China is also attempting to stifle U.S. space commerce access to spectrum in international forums such as the International Telecommunication Union’s World Radio Conference (WRC). Given this threat, the Administration’s efforts to establish the United States as first in 5G also must support its concurrent efforts to ensure U.S. leadership in space. Satellite systems need a stable and predictable spectrum environment given their long-lasting nature, mission-critical uses, and far-reaching scientific and economic benefits. The United States leadership at the 2019 WRC and beyond will seek to achieve these policy objectives.

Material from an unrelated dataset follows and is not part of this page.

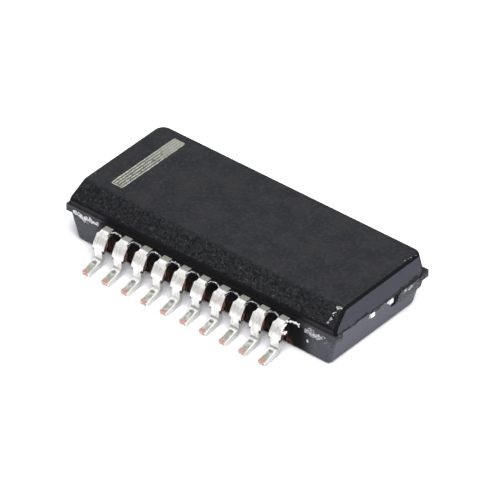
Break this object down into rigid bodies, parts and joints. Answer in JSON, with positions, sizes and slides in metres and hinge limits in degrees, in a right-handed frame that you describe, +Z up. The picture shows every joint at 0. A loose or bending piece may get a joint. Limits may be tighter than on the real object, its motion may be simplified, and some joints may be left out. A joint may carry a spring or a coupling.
{
  "type": "small-outline integrated circuit",
  "caption": "Surface-mount chip: a black moulded body with a bevelled index side and two rows of gull-wing leads, with its leadframe, die and bond wires inside.",
  "frame": {"origin": "centre of the footprint, on the plane that the toes stand on", "axes": "+X along the body towards the end with the cut tie bars and the gate remnant, +Y across it away from the index bevel, +Z up"},
  "size_m": [0.0174, 0.0112, 0.0032],
  "materials": {
    "moulding": "fine-grained matte black epoxy moulding compound",
    "lead_finish": "bright tin plating on copper, bare copper on the sheared edges",
    "leadframe": "bare copper alloy sheet",
    "attach": "silver-filled adhesive",
    "silicon": "polished silicon",
    "gold_wire": "drawn gold wire"
  },
  "bodies": {
    "root": {"package_body": "moulding", "die_pad": "leadframe", "die_attach": "attach", "die": "silicon", "lead_01": "lead_finish", "lead_02": "lead_finish", "lead_03": "lead_finish", "lead_04": "lead_finish", "lead_05": "lead_finish", "lead_06": "lead_finish", "lead_07": "lead_finish", "lead_08": "lead_finish", "lead_09": "lead_finish", "lead_10": "lead_finish", "lead_11": "lead_finish", "lead_12": "lead_finish", "lead_13": "lead_finish", "lead_14": "lead_finish", "lead_15": "lead_finish", "lead_16": "lead_finish", "lead_17": "lead_finish", "lead_18": "lead_finish", "lead_19": "lead_finish", "lead_20": "lead_finish", "bond_wire_01": "gold_wire", "bond_wire_02": "gold_wire", "bond_wire_03": "gold_wire", "bond_wire_04": "gold_wire", "bond_wire_05": "gold_wire", "bond_wire_06": "gold_wire", "bond_wire_07": "gold_wire", "bond_wire_08": "gold_wire", "bond_wire_09": "gold_wire", "bond_wire_10": "gold_wire", "bond_wire_11": "gold_wire", "bond_wire_12": "gold_wire", "bond_wire_13": "gold_wire", "bond_wire_14": "gold_wire", "bond_wire_15": "gold_wire", "bond_wire_16": "gold_wire", "bond_wire_17": "gold_wire", "bond_wire_18": "gold_wire", "bond_wire_19": "gold_wire", "bond_wire_20": "gold_wire"}
  },
  "joints": []
}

We cannot allow the undermining of U.S. technology investments and development. According to one recent U.S. study, China is using foreign investment as a means for licit and illicit technology transfer assessed at approximately $300 billion per year. Strong protection of U.S. intellectual property rights for cutting edge space technology is vital. In addition, the United States will continue to use its trade laws to identify and address unfair trade practices. In order for the U.S. to be a strong partner to its allies, it must also establish healthy boundaries that allow U.S. commercial space to flourish.

Conclusion

Mr. Chairman and members of the Committee, thank you for your consideration of my ideas. From my early time at the Department of Commerce, I can say that the world is actively watching with interest our new-found interest in harnessing the power of the U.S. commercial space industry. But here, America first does not mean America alone: U.S. space leadership will depend vitally on both traditional and new space partners across government and commercial sectors. Thank you.

Reference: Michael Brown and Pavneet Singh, “China’s Technology Transfer Strategy: How Chinese Investment in Emerging Technology Enable a Strategic Competitor to Access the Crown Jewels of U.S. Innovation.” Defense Innovation Unit Experimental. January 2018.